Monday, March 25, 2013

Chicken-Stuffed Shells






    1 (12-ounce) box large pasta shells
    1 tablespoon vegetable oil
    1 onion, chopped
    4 skinless, boneless chicken breast halves, cut into small pieces
    2 (6-ounce) boxes Stove Top stuffing, any flavor
    1 cup mayonnaise
    2 (10 3/4-ounce) cans condensed cream of chicken soup


Preheat oven to 350 degrees. Bring large pot of water to boil to cook shells. Cook according to package directions; drain. Set aside.
In the meantime, in a large skillet, heat oil. Add onion and cook 2 to 3 minutes. Add chicken breast pieces and stir-fry until cooked through, about 10 minutes. Remove from heat.
Prepare stuffing according to package directions.
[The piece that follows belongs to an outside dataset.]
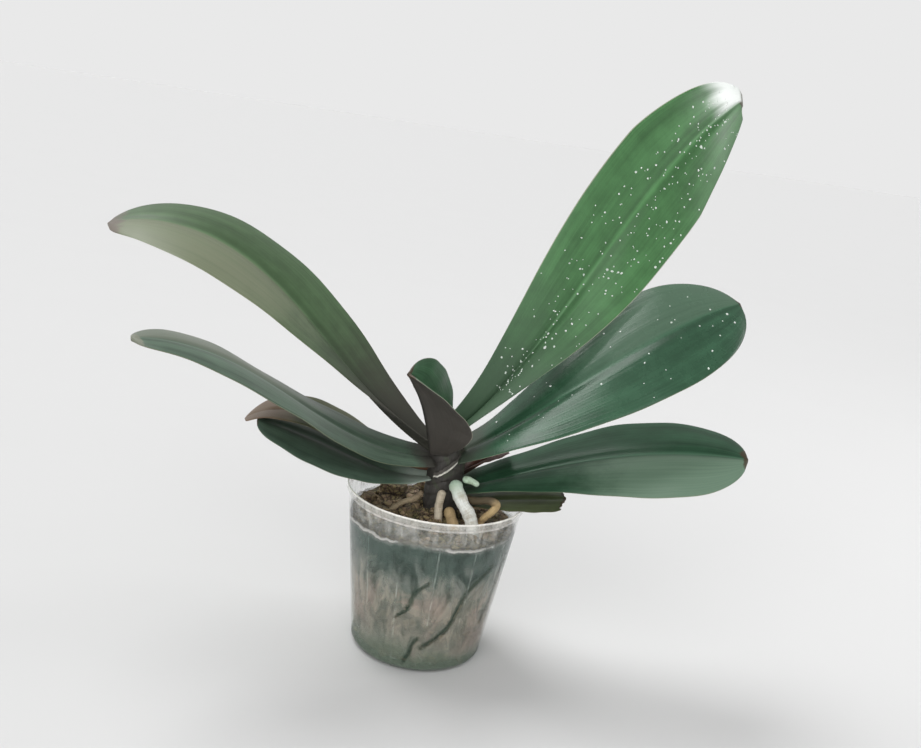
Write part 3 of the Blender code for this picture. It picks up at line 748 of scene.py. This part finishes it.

In a large bowl, mix prepared stuffing with cooked chicken and onion mixture. Stir in mayonnaise. Use a large spoon to generously fill the cooked pasta shells with the stuffing mixture.
Arrange stuffed shells in two lightly greased 9-by-13-inch baking pans. In a bowl, combine cream of chicken soup with 2 soup cans of water. Pour the mixture over the shells. Cover the pans with aluminum foil and bake for 45 minutes until heated through and bubbly.